Pater Martin Luther adalah imam anggota Ordo Agustinian, Profesor, Doktor di bidang Teologi, mengajar di Universitas Wittenberg. Martin Luther menulis 95 dalil atau tesis itu sebenarnya sebagai reaksi atas isi ajaran yang disebarkan dalam kotbah-kotbah dari Pater Johann Teztel, seorang Doktor Teologi, anggota Ordo Dominikan. (John Laux, Church History, 1989, pp.163-194).

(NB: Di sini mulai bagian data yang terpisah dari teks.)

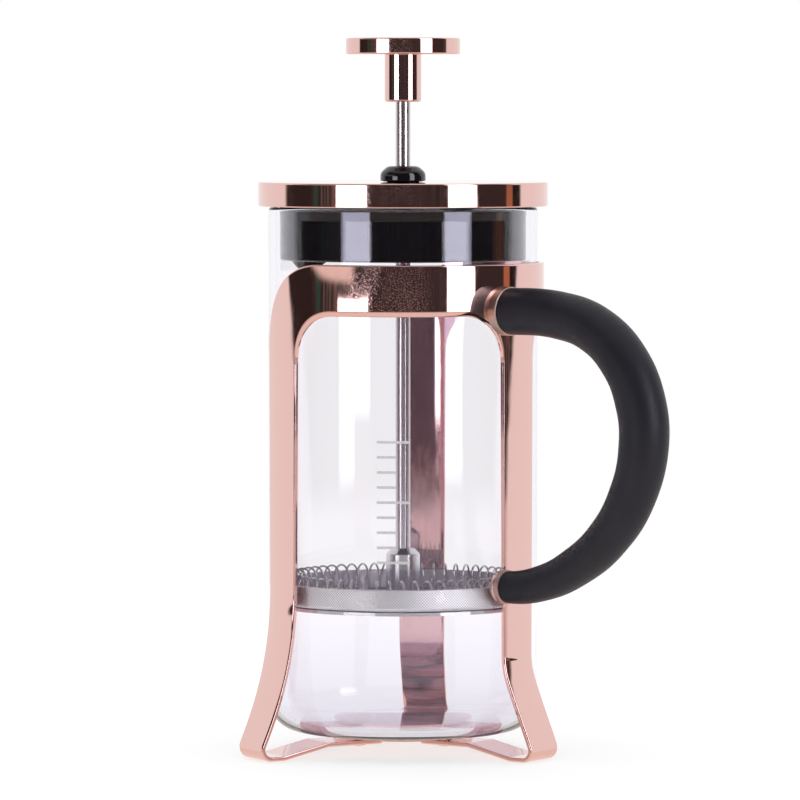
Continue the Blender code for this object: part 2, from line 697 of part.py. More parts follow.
ROSE_GOLD = principled("rose_gold_plate", (0.80, 0.50, 0.42), 0.08, metallic=1.0)
STEEL = principled("polished_steel", (0.62, 0.62, 0.64), 0.18, metallic=1.0)
GLASS = principled("borosilicate_glass", (0.95, 0.95, 0.98), 0.02, transmission=1.0)
BLACK_GRIP = principled("black_grip_plastic", (0.02, 0.02, 0.025), 0.42)
BLACK_GLOSS = principled("black_lid_plastic", (0.01, 0.01, 0.012), 0.12)

bpy.context.view_layer.update()
make_frame()
make_base()
make_beaker()
make_handle()
make_lid()
make_plunger()
make_filter()
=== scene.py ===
"""French press: the visible pieces and their materials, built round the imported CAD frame.

Metres, +Z up, in the CAD's own frame. The handle is towards +X and the pour spout towards -X.
"""

import math

import bmesh
import bpy
from mathutils import Matrix, Vector
from mathutils.kdtree import KDTree


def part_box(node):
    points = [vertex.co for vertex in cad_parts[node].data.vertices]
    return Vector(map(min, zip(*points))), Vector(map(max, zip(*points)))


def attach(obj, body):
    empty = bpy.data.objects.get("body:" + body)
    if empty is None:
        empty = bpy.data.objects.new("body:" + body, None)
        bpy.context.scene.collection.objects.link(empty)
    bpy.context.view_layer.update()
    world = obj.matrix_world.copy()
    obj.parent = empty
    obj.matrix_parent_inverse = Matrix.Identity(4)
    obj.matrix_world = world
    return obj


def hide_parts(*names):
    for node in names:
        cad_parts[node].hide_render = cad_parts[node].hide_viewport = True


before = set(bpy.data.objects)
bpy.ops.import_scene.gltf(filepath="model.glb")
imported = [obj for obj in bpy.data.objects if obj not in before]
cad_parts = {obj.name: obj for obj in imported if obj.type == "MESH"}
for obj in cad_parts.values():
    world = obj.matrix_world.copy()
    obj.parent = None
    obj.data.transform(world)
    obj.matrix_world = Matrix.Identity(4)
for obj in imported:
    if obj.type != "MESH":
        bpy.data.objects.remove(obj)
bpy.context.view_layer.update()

MM = 0.001
rod_low, rod_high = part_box("plunger_rod")
AXIS = Vector(((rod_low[0] + rod_high[0]) / 2, (rod_low[1] + rod_high[1]) / 2, 0))

# Sheet-metal frame
SHEET = 1.2 * MM
SHEET_ROUND = 0.45 * MM  # how far the outer face rolls over at its edges
WINDOW_ROLL = 1.5 * MM  # and along the windows' upper edges
FRAME_RADIUS = 37.6 * MM
BAND_BOTTOM = 119.1 * MM
BAND_TOP = 132.8 * MM
LEG_HALF_WIDTH = 7.1 * MM  # at the windows' upper corners
TAB_HALF_WIDTH = 6.1 * MM  # at the inner ends of the feet
LEG_ANGLES = (-114.4, 0.5, 116.9)
LEGS = range(len(LEG_ANGLES))
WINDOW_CORNER = 12.2 * MM
SHOULDER_RADIUS = 22 * MM
LEG_FLARES = (  # of each leg: the height where it starts to splay, the bend's radius and its angle
    (46 * MM, 102 * MM, 23.5),
    (28.3 * MM, 20 * MM, 20.8),
    (28.3 * MM, 20 * MM, 20.8),
)
FOOT_RADIUS = 2.6 * MM
FOOT_LAND = 3.5 * MM
TAB_RISE = 12.0
TAB_BEND = 4 * MM
TAB_LEVEL = 3.5 * MM
TAB_END_RADIUS = 9 * MM
TAB_END_CORNER = 2.0 * MM
CURL_ANGLE = -82.0  # middle of the drawn part of the band's top edge
CURL_HALF_ANGLE = 20.0
CURL_RISE = 11.5 * MM
CURL_DEPTH = 0.54 * MM
RIVET_PLACE = 14 * MM  # of the base rivets, from the press axis

# Handle
HANDLE_ANGLE = -9.0
HANDLE_PATH = (
    (40.4, 120.4, 6.25), (57.5, 119.8, 6.3), (70.5, 116.3, 6.4), (80.5, 108.6, 6.55),
    (86.3, 98.0, 6.65), (87.5, 86.5, 6.6), (83.3, 72.8, 6.25), (75.0, 61.8, 5.75),
    (64.0, 53.8, 5.3), (52.0, 48.7, 4.8), (39.4, 46.8, 4.3),
)
END_LEVER = 4 * MM
FERRULE_RADIUS = 6.5 * MM
COLLAR_RADIUS = 4.6 * MM

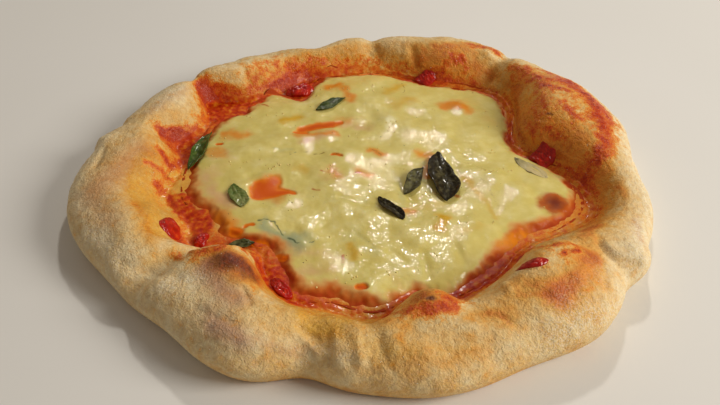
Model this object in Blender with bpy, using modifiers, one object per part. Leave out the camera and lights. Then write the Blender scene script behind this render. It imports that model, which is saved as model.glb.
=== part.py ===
"""Pan pizza with a hand-pulled, puffed rim: bread crust, tomato sauce, melted cheese, wilted basil and bits of tomato.

Metres, +Z up. The pizza lies flat on z = 0. Angles are degrees, counter-clockwise seen from above, from +X.
Every outline is a round one with named lobes added, so the pizza stays as uneven as a hand leaves it.
"""

import math

import bmesh
import bpy
import numpy as np
from mathutils import Vector, noise
from mathutils.bvhtree import BVHTree

COLLECTION = "pan_pizza"

# Crust: mean sizes of the rim, and the flat floor inside it.
RIM_RADIUS = 0.141
RIM_HEIGHT = 0.025
RIM_CREST_SHARE = 0.52
RIM_BULGE_HEIGHT = 0.46
UNDERSIDE_TUCK = 0.30
FLOOR_THICKNESS = 0.0055
RIM_ROUNDNESS = 1.25

# Each lobe is (angle, half width in degrees, size in metres). Positive sizes push out or up.
OUTLINE_LOBES = (
    (2, 9, -0.0047),
    (16, 28, 0.0120),
    (34, 9, 0.0014),
    (48, 7, 0.0013),
    (62, 16, 0.0065),
    (75, 8, -0.0055),
    (88, 10, -0.0082),
    (105, 9, -0.0134),
    (118, 7, 0.0018),
    (130, 28, -0.0116),
    (152, 7, 0.0015),
    (176, 4, -0.0030),
    (192, 21, 0.0107),
    (215, 12, -0.0029),
    (232, 8, -0.0028),
    (247, 10, 0.0017),
    (260, 7, -0.0086),
    (272, 9, -0.0039),
    (287, 16, 0.0037),
    (300, 8, -0.0013),
    (316, 12, 0.0094),
    (333, 5, 0.0042),
    (346, 13, 0.0064),
)
HEIGHT_LOBES = (
    (24, 16, 0.0040),
    (50, 5, -0.0010),
    (67, 11, 0.0008),
    (88, 6, -0.0013),
    (103, 8, -0.0020),
    (118, 10, -0.0038),
    (144, 5, -0.0025),
    (164, 8, -0.0010),
    (195, 12, -0.0016),
    (221, 4, -0.0045),
    (237, 11, 0.0025),
    (261, 7, -0.0030),
    (287, 8, 0.0010),
    (315, 14, 0.0046),
    (346, 12, -0.0067),
)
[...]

Peristiwa pengumuman 95 dalil oleh Pater Martin Luther pada 31 Oktober 2017 akan genap lima ratus tahun. Jangka waktu 500 tahun, 1517 sampai 2017, satu rentang waktu yang sangat lama. Hidup terpisah, Katolik dan Protestan.
Sebenarnya istilah Protestan dipakai dalam kalangan Gereja Katolik pada waktu itu untuk membedakan pengikut Pater Martin Luther sebagai tokoh penggagas protes terhadap ajaran resmi yang dianut Gereja Katolik.
Terjadilah dua kelompok, Katolik lawan Protestan. Kita di Indonesia pun pun mengalami perpisahan itu. Istilah dibiasakan: Misi dan Zending. Padahal, Misi dari kata Latin, missio artinya perutusan, Zending, kata bahasa Belanda, artinya perutusan.
Menurut sumber sejarah, Pater Martin Luther bukan menempelkan 95 dalil itu di pintu Gereja di Wittenberg, tetapi mengirim naskah berisi 95 dalil itu kepada Uskup Agung Albert yang berusia muda, 23 tahun, yang memimpin Keuskupan Agung Mainz.